## Begin PROVIDED DATA

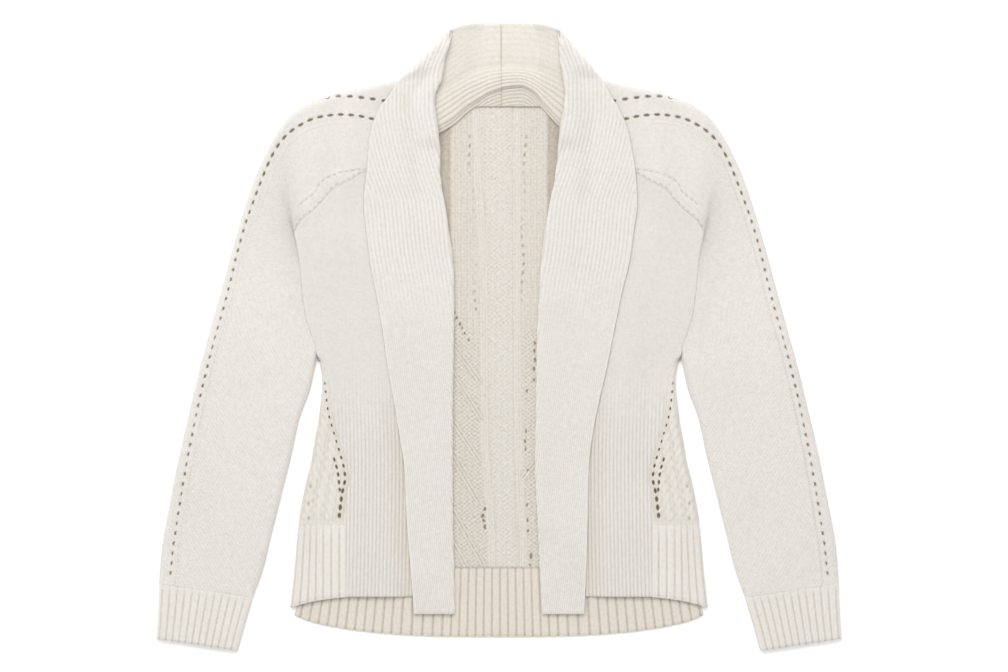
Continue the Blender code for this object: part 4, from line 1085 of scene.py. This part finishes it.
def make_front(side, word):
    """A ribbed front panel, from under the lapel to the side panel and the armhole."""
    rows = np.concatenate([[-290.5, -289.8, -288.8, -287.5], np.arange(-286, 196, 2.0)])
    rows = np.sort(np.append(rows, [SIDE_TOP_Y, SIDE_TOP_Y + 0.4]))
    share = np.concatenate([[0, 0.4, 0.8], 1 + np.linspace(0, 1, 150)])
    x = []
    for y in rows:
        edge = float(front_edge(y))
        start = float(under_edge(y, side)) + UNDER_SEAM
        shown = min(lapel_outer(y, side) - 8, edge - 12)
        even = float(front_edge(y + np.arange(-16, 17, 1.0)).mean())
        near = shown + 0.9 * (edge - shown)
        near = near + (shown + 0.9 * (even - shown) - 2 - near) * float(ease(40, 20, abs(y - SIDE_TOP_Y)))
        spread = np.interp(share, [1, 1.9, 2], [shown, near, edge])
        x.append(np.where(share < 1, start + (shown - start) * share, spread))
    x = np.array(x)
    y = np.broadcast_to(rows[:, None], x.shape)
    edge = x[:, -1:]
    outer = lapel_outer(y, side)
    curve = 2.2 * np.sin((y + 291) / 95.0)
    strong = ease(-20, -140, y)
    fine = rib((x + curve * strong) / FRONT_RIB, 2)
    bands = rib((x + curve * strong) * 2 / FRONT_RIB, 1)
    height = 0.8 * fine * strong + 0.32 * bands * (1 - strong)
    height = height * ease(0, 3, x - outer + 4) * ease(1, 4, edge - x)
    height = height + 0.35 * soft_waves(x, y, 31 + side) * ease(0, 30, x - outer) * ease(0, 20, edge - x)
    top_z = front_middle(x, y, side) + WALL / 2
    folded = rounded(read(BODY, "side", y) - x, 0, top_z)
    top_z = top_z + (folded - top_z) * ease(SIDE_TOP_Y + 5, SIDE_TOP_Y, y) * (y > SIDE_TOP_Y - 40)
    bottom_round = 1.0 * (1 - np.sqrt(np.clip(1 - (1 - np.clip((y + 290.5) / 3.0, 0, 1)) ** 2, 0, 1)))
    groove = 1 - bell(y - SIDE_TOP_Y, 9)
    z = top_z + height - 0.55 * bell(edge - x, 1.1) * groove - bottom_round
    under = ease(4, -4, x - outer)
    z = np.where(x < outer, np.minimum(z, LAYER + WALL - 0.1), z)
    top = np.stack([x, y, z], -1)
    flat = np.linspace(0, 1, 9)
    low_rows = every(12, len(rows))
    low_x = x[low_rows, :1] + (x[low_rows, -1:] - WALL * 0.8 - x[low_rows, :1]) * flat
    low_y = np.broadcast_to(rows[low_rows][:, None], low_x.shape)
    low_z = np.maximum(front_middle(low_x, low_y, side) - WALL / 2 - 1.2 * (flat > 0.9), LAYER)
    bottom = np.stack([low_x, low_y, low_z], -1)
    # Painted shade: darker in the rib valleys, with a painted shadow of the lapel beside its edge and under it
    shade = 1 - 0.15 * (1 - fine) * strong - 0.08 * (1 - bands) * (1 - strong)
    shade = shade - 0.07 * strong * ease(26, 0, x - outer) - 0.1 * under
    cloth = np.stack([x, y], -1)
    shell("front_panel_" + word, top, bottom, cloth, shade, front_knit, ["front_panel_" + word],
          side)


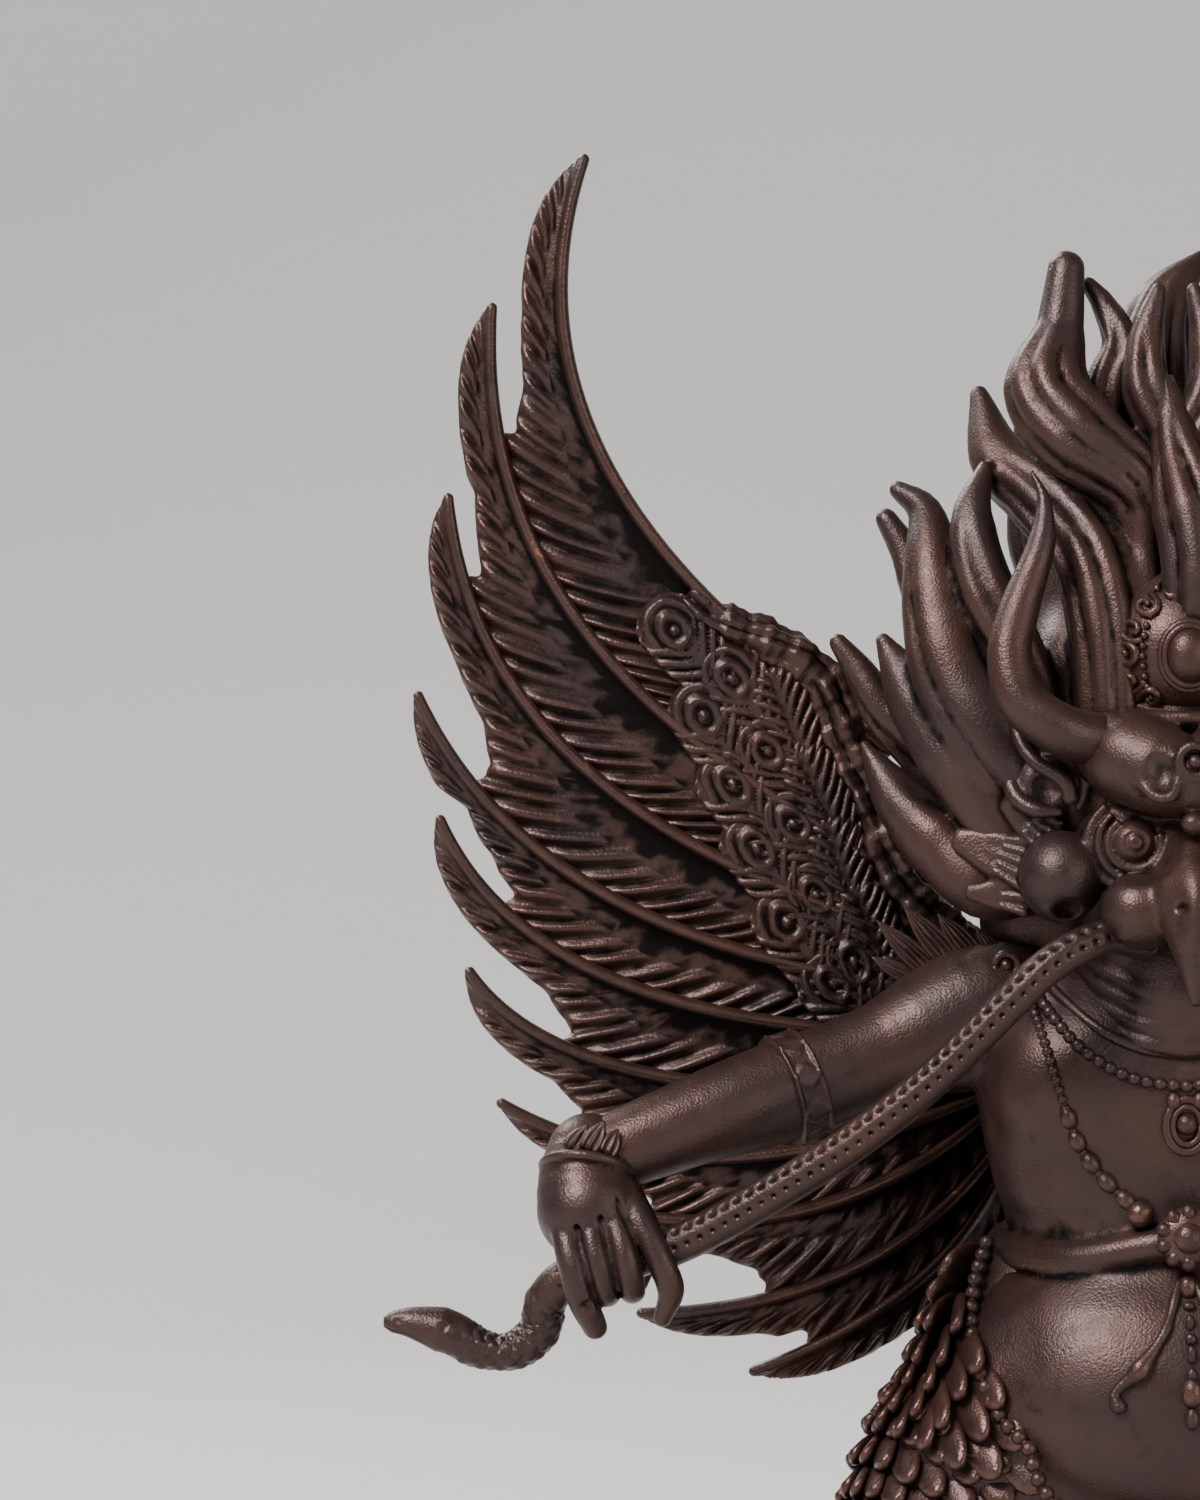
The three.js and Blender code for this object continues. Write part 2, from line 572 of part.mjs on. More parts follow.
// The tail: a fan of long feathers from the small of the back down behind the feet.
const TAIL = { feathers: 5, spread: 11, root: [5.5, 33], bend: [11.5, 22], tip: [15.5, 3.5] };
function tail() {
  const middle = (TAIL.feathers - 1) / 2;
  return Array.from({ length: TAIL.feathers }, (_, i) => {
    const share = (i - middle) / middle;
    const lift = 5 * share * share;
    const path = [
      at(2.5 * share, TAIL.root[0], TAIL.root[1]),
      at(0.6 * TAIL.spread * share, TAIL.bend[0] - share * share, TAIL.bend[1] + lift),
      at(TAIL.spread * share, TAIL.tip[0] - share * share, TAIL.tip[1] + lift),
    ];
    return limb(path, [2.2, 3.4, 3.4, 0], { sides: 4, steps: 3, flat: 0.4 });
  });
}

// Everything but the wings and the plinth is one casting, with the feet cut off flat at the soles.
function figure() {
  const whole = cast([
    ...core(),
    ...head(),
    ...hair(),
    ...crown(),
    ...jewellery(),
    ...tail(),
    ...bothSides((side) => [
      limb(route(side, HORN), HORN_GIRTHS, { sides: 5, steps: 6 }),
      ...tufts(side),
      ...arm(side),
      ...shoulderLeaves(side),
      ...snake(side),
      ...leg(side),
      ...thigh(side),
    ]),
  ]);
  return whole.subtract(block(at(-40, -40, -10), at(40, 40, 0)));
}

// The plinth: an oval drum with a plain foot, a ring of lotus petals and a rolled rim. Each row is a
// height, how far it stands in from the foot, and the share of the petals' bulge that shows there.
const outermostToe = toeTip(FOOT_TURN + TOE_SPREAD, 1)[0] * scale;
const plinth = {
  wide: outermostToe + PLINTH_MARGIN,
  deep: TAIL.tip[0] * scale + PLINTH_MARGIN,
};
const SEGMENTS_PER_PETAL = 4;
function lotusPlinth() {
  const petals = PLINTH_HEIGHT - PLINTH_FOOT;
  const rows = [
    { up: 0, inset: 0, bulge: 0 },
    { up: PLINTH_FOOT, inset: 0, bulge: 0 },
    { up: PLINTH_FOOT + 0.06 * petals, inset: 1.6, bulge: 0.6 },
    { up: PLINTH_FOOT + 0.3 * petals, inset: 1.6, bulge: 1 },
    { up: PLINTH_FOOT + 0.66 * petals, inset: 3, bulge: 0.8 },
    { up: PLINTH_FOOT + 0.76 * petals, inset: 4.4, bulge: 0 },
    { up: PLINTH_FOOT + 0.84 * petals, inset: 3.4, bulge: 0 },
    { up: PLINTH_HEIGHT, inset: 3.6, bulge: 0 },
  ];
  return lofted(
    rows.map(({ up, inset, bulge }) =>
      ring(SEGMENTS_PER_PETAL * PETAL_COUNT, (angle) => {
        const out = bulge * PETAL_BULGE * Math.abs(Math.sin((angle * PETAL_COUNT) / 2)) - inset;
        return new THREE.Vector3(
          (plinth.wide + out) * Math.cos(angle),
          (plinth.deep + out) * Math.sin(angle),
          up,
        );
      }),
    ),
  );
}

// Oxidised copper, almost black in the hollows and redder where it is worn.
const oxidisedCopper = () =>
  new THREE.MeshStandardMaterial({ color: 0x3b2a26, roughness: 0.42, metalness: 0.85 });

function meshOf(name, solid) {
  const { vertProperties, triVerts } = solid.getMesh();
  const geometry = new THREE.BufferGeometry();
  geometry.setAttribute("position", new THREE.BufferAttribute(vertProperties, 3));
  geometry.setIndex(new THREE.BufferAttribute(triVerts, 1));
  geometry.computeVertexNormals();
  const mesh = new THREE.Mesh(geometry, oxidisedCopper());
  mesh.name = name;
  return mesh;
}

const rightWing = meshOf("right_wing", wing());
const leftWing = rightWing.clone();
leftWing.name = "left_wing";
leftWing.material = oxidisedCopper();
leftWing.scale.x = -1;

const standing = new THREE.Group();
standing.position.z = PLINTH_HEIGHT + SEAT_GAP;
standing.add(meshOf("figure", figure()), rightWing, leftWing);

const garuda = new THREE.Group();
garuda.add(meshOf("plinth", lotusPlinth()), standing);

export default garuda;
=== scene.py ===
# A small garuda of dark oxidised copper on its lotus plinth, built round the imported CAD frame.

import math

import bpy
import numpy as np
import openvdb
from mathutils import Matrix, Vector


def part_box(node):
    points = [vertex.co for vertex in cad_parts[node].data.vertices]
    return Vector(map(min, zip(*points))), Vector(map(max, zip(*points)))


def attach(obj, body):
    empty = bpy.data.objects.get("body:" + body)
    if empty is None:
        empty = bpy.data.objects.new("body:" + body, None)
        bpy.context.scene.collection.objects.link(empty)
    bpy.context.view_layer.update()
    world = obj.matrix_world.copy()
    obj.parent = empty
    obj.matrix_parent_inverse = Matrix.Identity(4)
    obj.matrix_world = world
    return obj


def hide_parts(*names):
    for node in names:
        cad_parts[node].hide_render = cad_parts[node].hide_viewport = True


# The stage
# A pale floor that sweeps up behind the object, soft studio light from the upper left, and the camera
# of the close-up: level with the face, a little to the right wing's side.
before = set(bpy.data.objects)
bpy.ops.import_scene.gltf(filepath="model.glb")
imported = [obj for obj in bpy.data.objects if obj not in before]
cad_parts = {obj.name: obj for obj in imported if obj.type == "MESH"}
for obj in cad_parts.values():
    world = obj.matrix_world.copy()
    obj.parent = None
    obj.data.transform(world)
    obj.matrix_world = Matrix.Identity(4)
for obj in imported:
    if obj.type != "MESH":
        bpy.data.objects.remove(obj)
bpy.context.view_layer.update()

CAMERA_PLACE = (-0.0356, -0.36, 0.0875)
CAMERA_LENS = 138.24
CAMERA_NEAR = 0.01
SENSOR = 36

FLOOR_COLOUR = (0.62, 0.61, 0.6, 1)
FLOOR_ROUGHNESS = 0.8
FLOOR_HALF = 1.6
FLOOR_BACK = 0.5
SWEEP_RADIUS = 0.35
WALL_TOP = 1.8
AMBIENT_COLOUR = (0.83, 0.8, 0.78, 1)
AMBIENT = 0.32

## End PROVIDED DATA

* [TASK DIRECTIONS]: As listed above, the lines from the line with "const standing = new THREE.Group();" to the line with "SENSOR = 36" are to be echoed exactly, with both ends included and nothing added.

* [REPLY TO THE EXERCISE]:
const standing = new THREE.Group();
standing.position.z = PLINTH_HEIGHT + SEAT_GAP;
standing.add(meshOf("figure", figure()), rightWing, leftWing);

const garuda = new THREE.Group();
garuda.add(meshOf("plinth", lotusPlinth()), standing);

export default garuda;
=== scene.py ===
# A small garuda of dark oxidised copper on its lotus plinth, built round the imported CAD frame.

import math

import bpy
import numpy as np
import openvdb
from mathutils import Matrix, Vector


def part_box(node):
    points = [vertex.co for vertex in cad_parts[node].data.vertices]
    return Vector(map(min, zip(*points))), Vector(map(max, zip(*points)))


def attach(obj, body):
    empty = bpy.data.objects.get("body:" + body)
    if empty is None:
        empty = bpy.data.objects.new("body:" + body, None)
        bpy.context.scene.collection.objects.link(empty)
    bpy.context.view_layer.update()
    world = obj.matrix_world.copy()
    obj.parent = empty
    obj.matrix_parent_inverse = Matrix.Identity(4)
    obj.matrix_world = world
    return obj


def hide_parts(*names):
    for node in names:
        cad_parts[node].hide_render = cad_parts[node].hide_viewport = True


# The stage
# A pale floor that sweeps up behind the object, soft studio light from the upper left, and the camera
# of the close-up: level with the face, a little to the right wing's side.
before = set(bpy.data.objects)
bpy.ops.import_scene.gltf(filepath="model.glb")
imported = [obj for obj in bpy.data.objects if obj not in before]
cad_parts = {obj.name: obj for obj in imported if obj.type == "MESH"}
for obj in cad_parts.values():
    world = obj.matrix_world.copy()
    obj.parent = None
    obj.data.transform(world)
    obj.matrix_world = Matrix.Identity(4)
for obj in imported:
    if obj.type != "MESH":
        bpy.data.objects.remove(obj)
bpy.context.view_layer.update()

CAMERA_PLACE = (-0.0356, -0.36, 0.0875)
CAMERA_LENS = 138.24
CAMERA_NEAR = 0.01
SENSOR = 36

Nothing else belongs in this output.